— Start Records supplied —

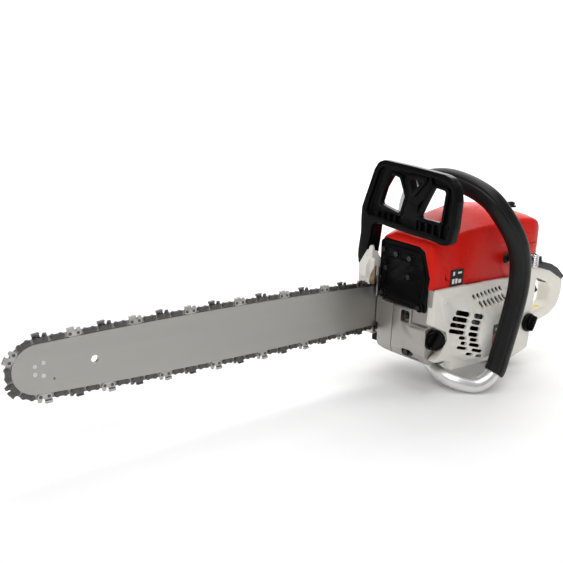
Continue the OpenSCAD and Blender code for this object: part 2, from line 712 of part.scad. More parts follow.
// Outline (y, z) of the hand guard's paddle and leg, and of its windows.
guard_outline = [[10, 60], [10, 76], [4, 96], [4, 118], [-30, 112], [-100, 104], [-122, 101],
    [-130, 106], [-135, 150], [-134, 168], [-126, 180], [-112, 187], [-12, 199], [-2, 197], [6, 188],
    [14, 170], [22, 150], [27, 134], [26, 118], [22, 100], [25, 76], [25, 60]];
guard_windows = [
    [[-14, 177], [-32, 179], [-44, 161], [-43, 134], [-5, 142]],
    [[-57, 179], [-75, 176], [-64, 163]],
    [[-86, 167], [-108, 166], [-107, 130], [-71, 130], [-80, 155]]];
module hand_guard() place() color(black) difference() {
    union() {
        plate(guard_outline, -97, -87);
        rod_y(pivot[0], pivot[1], 10, 10, 25);
    }
    for (w = guard_windows) plate(w, -110, -80);
    for (k = [0:12]) if (k != 6) box([-98, -116 + k * 8.6, 114 + k * 0.9],
        [-92, -111 + k * 8.6, 122 + k * 0.9]);
    rod_y(pivot[0], pivot[1], 4.05, 0, 40);
}

// ---- front handle ----------------------------------------------------------------------------

// Points on a smooth curve through a list of points (Catmull-Rom), a few for each stretch.
function knot(p, i) = p[max(0, min(len(p) - 1, i))];
function curve_at(p, i, t) =
    let (a = knot(p, i - 1), b = knot(p, i), c = knot(p, i + 1), d = knot(p, i + 2))
    0.5 * (2 * b + (c - a) * t + (2 * a - 5 * b + 4 * c - d) * t * t
        + (3 * b - a - 3 * c + d) * t * t * t);
function curve(p, steps) = concat([for (i = [0:len(p) - 2]) for (k = [0:steps - 1])
    curve_at(p, i, k / steps)], [p[len(p) - 1]]);
function unit(v) = v / norm(v);
function heading(p, i) = unit(knot(p, i + 1) - knot(p, i - 1));
// A direction square to each ring's heading, carried along so that the rings don't twist.
function frames(p, i, u) = i >= len(p) ? [] :
    let (h = heading(p, i), v = unit(u - (u * h) * h)) concat([[h, v]], frames(p, i + 1, v));
function ring_points(p, f, r, n) = [for (i = [0:len(p) - 1]) for (k = [0:n - 1])
    let (a = 360 * k / n) p[i] + r * (cos(a) * f[i][1] + sin(a) * cross(f[i][0], f[i][1]))];

// The faces between two neighbouring rings of a skin; first is the skin's first point.
function skin(rings, n, first, inward) = [for (i = [0:rings - 2]) for (k = [0:n - 1])
    let (a = first + i * n + k, b = first + i * n + (k + 1) % n)
    each inward ? [[a, b, a + n], [b, b + n, a + n]] : [[a, a + n, b], [b, a + n, b + n]]];
// A flat ring of faces between an outer and an inner skin's rings.
function rim(n, a0, b0, flip) = [for (k = [0:n - 1]) let (j = (k + 1) % n)
    each flip ? [[a0 + k, b0 + k, a0 + j], [a0 + j, b0 + k, b0 + j]] :
        [[a0 + k, a0 + j, b0 + k], [a0 + j, b0 + j, b0 + k]]];

// A solid rod swept along a smooth curve.
module rod_along(points, r, sides) {
    path = curve(points, 4);
    last = (len(path) - 1) * sides;
    polyhedron(ring_points(path, frames(path, 0, cross(heading(path, 0), [1, 0.3, 0.1])), r, sides),
        concat([[for (k = [0:sides - 1]) k]], [[for (k = [sides - 1:-1:0]) last + k]],
            skin(len(path), sides, 0, false)));
}

// A hollow tube over given rings: their centres, their frames and its two radii.
module tube_over(path, f, r_out, r_in, sides) {
    inner = len(path) * sides;
    last = inner - sides;
    polyhedron(concat(ring_points(path, f, r_out, sides), ring_points(path, f, r_in, sides)),
        concat(skin(len(path), sides, 0, false), skin(len(path), sides, inner, true),
            rim(sides, 0, inner, false), rim(sides, last, inner + last, true)));
}

// Where the front handle's lower end sits in the case: [y, z], and the end's x.
foot = [-48, -72.6];
foot_x = 7;
// The front handle's middle line, from its right foot over the top and round under the case.
handle_line = [[-30, 8, 84], [-30, 8, 118], [-29, 3, 150], [-26, -16, 170], [-20, -50, 177],
    [-17, -85, 171], [-12, -117, 156], [-1, -135, 132], [18, -142, 104], [31, -143, 75],
    [35, -142, 41], [30, -140, 2], [20, -137, -46], [10, -135, -76], [-12, -127, -92.2],
    [-34, -108, -88], [-42, -86, -81], [-36, -64, -74.5], [-20, -49, -73], [foot_x - 12, foot[0], foot[1]],
    [foot_x, foot[0], foot[1]]];
handle_steps = 3;
handle_path = curve(handle_line, handle_steps);
handle_frames = frames(handle_path, 0, cross(heading(handle_path, 0), [1, 0.3, 0.1]));
module front_handle_tube() place() color("#c9c9c6")
    tube_over(handle_path, handle_frames, tube_r, tube_r - 2, 16);

// The sleeve covers the middle line between these points, on the tube's own facets.
sleeve_first = 3;
sleeve_last = 13;
module handle_sleeve() place() color(black) {
    part = [for (i = [sleeve_first * handle_steps:sleeve_last * handle_steps - 1]) i];
    tube_over([for (i = part) handle_path[i]], [for (i = part) handle_frames[i]], sleeve_r, tube_r, 16);
}

// ---- rear handle and fuel tank ---------------------------------------------------------------
grip_y = -55;
grip_profile = [[120, -78], [150, -78], [170, -64], [215, -57], [256, -48], [276, -36], [285, -14],
    [285, 8], [276, 14], [240, 30], [190, 42], [120, 44]];
grip_window = [[162, 18], [170, 22], [212, 18], [240, 8], [250, 0], [248, -24], [238, -32],
    [170, -38], [162, -34]];
tank_outline = [[92, -88], [102, -bar_z], [138, -bar_z], [156, -84], [158, 45], [102, 45], [102, 28],
    [92, 28]];
tank_y0 = -95;
tank_y1 = -16;
trigger_pin = [196, 26];
lockout_pin = [214, 27];

module rear_handle() place() color("#ece9dd") {
    difference() {
        union() {
            slab(grip_profile, grip_y - grip_t / 2, grip_y + grip_t / 2);
            slab(tank_outline, tank_y0, tank_y1);
        }
        slab(grip_window, -110, 0);
        plate([[-100, -60], [-95, -76], [-70, -bar_z], [-70, -110], [-100, -110]], 80, 162);
        box([96, -91, -72], [152, -20, -4]);
        box([106, -91, 4], [154, -20, 50]);
        rod_z(118.7, -43.4, 4.6, -8, 8);
        rod_x(seam, throat_z, 12.5, 100, 108);
        rod_y(fuel_c[0], fuel_c[1], 10, -100, -85);
        box([176, grip_y - 7.5, 6], [264, grip_y + 7.5, 60]);
        slab([[186, 41], [240, 27], [280, 8], [300, 40], [186, 60]], -100, 0);
    }
    for (p = [trigger_pin, lockout_pin]) rod_y(p[0], p[1], 2, grip_y - 8, grip_y + 8);
}

module grip_cover() place() color("#3c3c3f") difference() {
    slab([[186, 41.2], [240, 27.2], [280, 8.2], [281, 11], [242, 33], [188, 46]],
        grip_y - grip_t / 2, grip_y + grip_t / 2);
    box([202, grip_y - 6.5, 0], [262, grip_y + 6.5, 60]);
}

module throttle_trigger() place() color(black) difference() {
    union() {
        slab([[190, 32], [202, 32], [204, 18], [222, -4], [214, -8], [192, 12]], grip_y - 6, grip_y + 6);
        rod_y(trigger_pin[0], trigger_pin[1], 5, grip_y - 6, grip_y + 6);
    }
    rod_y(trigger_pin[0], trigger_pin[1], 2.05, -100, 0);
}

module throttle_lockout() place() color(black) difference() {
    union() {
        slab([[216, 30], [222, 42], [244, 38], [258, 26], [254, 22], [240, 24], [220, 24]],
            grip_y - 6, grip_y + 6);
        rod_y(lockout_pin[0], lockout_pin[1], 4.5, grip_y - 6, grip_y + 6);
    }
    rod_y(lockout_pin[0], lockout_pin[1], 2.05, -100, 0);
}

fuel_c = [144, -36];
// A screw cap of radius r with a grip bar across it; its axis is X, and its seat is at X = 0.
module cap(r, plug_r, plug_l) {
    rod_x(0, 0, r, 0.4, 6);
    rod_x(0, 0, r - 2, 6, 8);
    rod_x(0, 0, plug_r, -plug_l, 0.4);
    box([8, -3.2, -r + 2], [14, 3.2, r - 2]);
}
module oil_cap() place() color(black) at_oil_cap() rotate([70, 0, 0]) cap(14, 10.6, 10);
module fuel_cap() place() color(black) translate([fuel_c[0], -95, fuel_c[1]]) rotate([0, 0, -90])
    rotate([20, 0, 0]) cap(14, 9.6, 8);

module rear_bracket() place() color(black) difference() {
    union() {
        box([104, -84.3, 45.2], [150, -22, 52]);
        slab([[140, 45.2], [140, 60], [186, 58], [190, 46.2]], -82, -28);
        for (y = [-47, -34.7]) box([160, y, 56], [168, y + 1.7, 66]);
        rod_y(switch_c[0], switch_c[1], 1.5, -46, -34);
    }
    box([108, -80, 44], [146, -26, 51.9]);
    box([108, -80, 44], [140, -26, 60]);
    rod_x(seam, throat_z, 12.5, 100, 110);
    for (k = [0:4]) box([146 + k * 8, -84, 48], [149 + k * 8, -78, 56]);
    rod_x(-60, 52, 4.1, 180, 200);
    box([150, -70, 47], [182, -36, 56]);
}

module choke_knob() place() color(black) {
    rod_x(-60, 52, 4, 176, 192);
    rod_x(-60, 52, 7, 192, 200);
}

switch_c = [164, 64];
module stop_switch() place() color("#b3261e") translate([switch_c[0], -40, switch_c[1]]) difference() {
    union() {
        rod_y(0, 0, 3.5, -5, 5);
        slab([[-7, 1], [-6, 5], [0, 3], [6, 5], [7, 1], [0, -1]], -5, 5);
    }
    rod_y(0, 0, 1.55, -8, 8);
}

// A coil spring standing along Z: each turn of wire is a closed ring.
module coil(r, wire, z0, z1, turns) for (k = [0:turns - 1])
    translate([0, 0, z0 + wire + k * (z1 - z0 - 2 * wire) / (turns - 1)])
        rotate_extrude() translate([r, 0]) circle(r = wire, $fn = 16);

module av_springs() place() color("#d0d0ce") {
    translate([152, -91, 0]) coil(5.4, 1, 45.2, 66, 7);
    translate([86.5, -80, 0]) coil(4, 0.9, -60, -45, 6);
}

module fuel_line() place() color("#9c6a2a")
    rod_along([[110, -40, 30], [118, -42, 10], [120, -46, -20], [112, -50, -50], [104, -52, -66]], 2.6, 8);

// ---- starter grip ----------------------------------------------------------------------------
grip_rest = [84, -113, 66];
module starter_grip() place() color(black) translate(grip_rest) difference() {
    union() {
        rod_x(0, 0, 8, -22, 22);
        rod_z(0, 0, 6, -16, 0);
    }
    rod_z(0, 0, 2, -20, 4);
}

crankcase_left();
crankcase_right();
case_screws();
engine_cylinder();
spark_plug();
plug_boot();
ignition_coil();
muffler();
muffler_guard();
top_cover();
air_filter();
intake_boot();
carburettor();
starter_cover();
recoil_spring();
clutch_cover();
brake_band();
cover_strip();
bar_studs();
bar_nuts();
guide_bar();
nose_rivets();
chain_drive_links();
chain_tie_straps();
chain_cutters_left();
chain_cutters_right();
chain_rivets();
chain_catcher();
main_bearings();
crank_seals();
rear_handle();
grip_cover();
front_handle_tube();
handle_sleeve();
av_springs();
rear_bracket();
fuel_line();
hand_guard();
throttle_trigger();
throttle_lockout();
throttle_shaft();
choke_knob();
choke_plate();
starter_grip();
starter_reel();
flywheel();
crankshaft_left();
crankshaft_right();
clutch_hub();
clutch_shoes();
conrod();
piston();
piston_rings();
gudgeon_pin();
clutch_drum();
nose_sprocket();
oil_cap();
fuel_cap();
stop_switch();
cover_knob();
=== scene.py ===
"""Looks of the petrol chainsaw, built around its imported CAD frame.

Shapes are given in millimetres from the saw's own reference point: X and Z from the crank axis,
Y from the middle of the guide bar. X runs to the rear handle, Y to the clutch side, Z up.
"""

import json
import math

import bmesh
import bpy
from mathutils import Matrix, Vector


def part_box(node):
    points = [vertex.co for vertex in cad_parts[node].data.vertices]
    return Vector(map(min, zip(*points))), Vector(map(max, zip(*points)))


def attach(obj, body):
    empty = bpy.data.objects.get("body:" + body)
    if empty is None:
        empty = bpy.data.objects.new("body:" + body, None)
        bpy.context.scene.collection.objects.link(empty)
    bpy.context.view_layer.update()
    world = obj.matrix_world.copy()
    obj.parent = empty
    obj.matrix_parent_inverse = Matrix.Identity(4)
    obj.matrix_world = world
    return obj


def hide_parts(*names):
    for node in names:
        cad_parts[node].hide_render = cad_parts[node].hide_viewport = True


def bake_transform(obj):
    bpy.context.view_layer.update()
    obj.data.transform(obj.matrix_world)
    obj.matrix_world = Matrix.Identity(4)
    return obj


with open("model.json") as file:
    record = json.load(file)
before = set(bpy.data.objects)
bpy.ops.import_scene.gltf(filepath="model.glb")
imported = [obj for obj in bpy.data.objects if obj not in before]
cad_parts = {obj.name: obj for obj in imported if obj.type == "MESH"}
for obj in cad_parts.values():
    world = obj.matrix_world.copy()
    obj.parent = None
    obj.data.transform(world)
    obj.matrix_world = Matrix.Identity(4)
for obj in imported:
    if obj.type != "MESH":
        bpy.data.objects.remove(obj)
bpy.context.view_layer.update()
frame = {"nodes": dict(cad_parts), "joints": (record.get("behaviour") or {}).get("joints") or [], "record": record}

MM = 0.001

joints = {j["name"]: j for j in frame["joints"]}
bar_lo, bar_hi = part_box("guide_bar")
crank = joints["crank_spin"]["pos_m"]
ORIGIN = Vector((crank[0], (bar_lo.y + bar_hi.y) / 2, crank[2]))


def at(x, y, z):
    """A point of the saw's own frame, in metres in the row frame."""
    return ORIGIN + Vector((x, y, z)) * MM


# ---- camera, lights and floor --------------------------------------------------------------

EYE = (-740.3, -619.2, 236.3)
YAW, PITCH, ROLL = 38.31, 13.11, 2.0
LENS = 42.52


def make_camera():
    data = bpy.data.cameras.new("camera")
    data.lens = LENS
    data.sensor_width = 36
    camera = bpy.data.objects.new("camera", data)
    bpy.context.scene.collection.objects.link(camera)
    yaw, pitch, roll = (math.radians(a) for a in (YAW, PITCH, ROLL))
    forward = Vector((math.cos(pitch) * math.sin(yaw), math.cos(pitch) * math.cos(yaw), -math.sin(pitch)))
    level = Vector((math.cos(yaw), -math.sin(yaw), 0))
    up = level.cross(forward)
    right = math.cos(roll) * level + math.sin(roll) * up
    up = -math.sin(roll) * level + math.cos(roll) * up
    matrix = Matrix((right, up, -forward)).transposed().to_4x4()
    matrix.translation = at(*EYE)
    camera.matrix_world = matrix
    bpy.context.scene.camera = camera


def area_light(name, place, aim, size, power):
    data = bpy.data.lights.new(name, "AREA")
    data.shape = "RECTANGLE"
    data.size, data.size_y = size
    data.energy = power
    light = bpy.data.objects.new(name, data)
    bpy.context.scene.collection.objects.link(light)
    light.location = place
    light.rotation_euler = (Vector(aim) - Vector(place)).to_track_quat("-Z", "Y").to_euler()


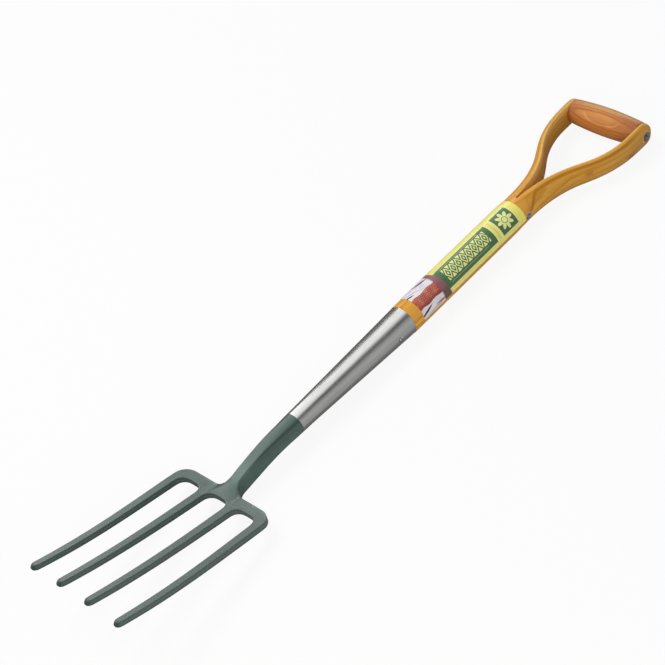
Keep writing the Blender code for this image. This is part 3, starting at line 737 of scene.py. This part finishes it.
# %% [markdown]
# The neck grows out of the four faces at the middle of the back. Its ring has only eight vertices,
# four corners and four middles. Creased corners make it a box near the shoulder. Without creases the
# same ring, with its corners pulled in and its middles pushed out, is a circle: eight points of a
# smooth curve lie at 0.902 of the cage's radius.

# %% Extrude the neck and the socket
MIDDLE_OUT = 1 / 0.9024
CORNER_IN = MIDDLE_OUT * cos(pi / 4)


def extrude_ring(y, section):
    """Extrudes the picked faces into the next ring of the neck or the socket."""
    global across, upright, level
    bpy.ops.mesh.extrude_region_move()
    across, upright, level = ring_layers()
    half_width, top, bottom, roundness = section

    def ring_point(vert):
        reach = blend(1.0, CORNER_IN if vert[across] and vert[upright] else MIDDLE_OUT, roundness)
        z = (top + bottom + (top - bottom) * vert[upright] * reach) / 2
        return half_width * vert[across] * reach, y, z

    place_picked(ring_point)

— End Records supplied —

▶ **Requirement**
Only the lines from the one with "crankcase_left();" up to the one with "if empty is" should be repeated, both included, exactly as they appear.

▶ **Exercise solution**
crankcase_left();
crankcase_right();
case_screws();
engine_cylinder();
spark_plug();
plug_boot();
ignition_coil();
muffler();
muffler_guard();
top_cover();
air_filter();
intake_boot();
carburettor();
starter_cover();
recoil_spring();
clutch_cover();
brake_band();
cover_strip();
bar_studs();
bar_nuts();
guide_bar();
nose_rivets();
chain_drive_links();
chain_tie_straps();
chain_cutters_left();
chain_cutters_right();
chain_rivets();
chain_catcher();
main_bearings();
crank_seals();
rear_handle();
grip_cover();
front_handle_tube();
handle_sleeve();
av_springs();
rear_bracket();
fuel_line();
hand_guard();
throttle_trigger();
throttle_lockout();
throttle_shaft();
choke_knob();
choke_plate();
starter_grip();
starter_reel();
flywheel();
crankshaft_left();
crankshaft_right();
clutch_hub();
clutch_shoes();
conrod();
piston();
piston_rings();
gudgeon_pin();
clutch_drum();
nose_sprocket();
oil_cap();
fuel_cap();
stop_switch();
cover_knob();
=== scene.py ===
"""Looks of the petrol chainsaw, built around its imported CAD frame.

Shapes are given in millimetres from the saw's own reference point: X and Z from the crank axis,
Y from the middle of the guide bar. X runs to the rear handle, Y to the clutch side, Z up.
"""

import json
import math

import bmesh
import bpy
from mathutils import Matrix, Vector


def part_box(node):
    points = [vertex.co for vertex in cad_parts[node].data.vertices]
    return Vector(map(min, zip(*points))), Vector(map(max, zip(*points)))


def attach(obj, body):
    empty = bpy.data.objects.get("body:" + body)
    if empty is None:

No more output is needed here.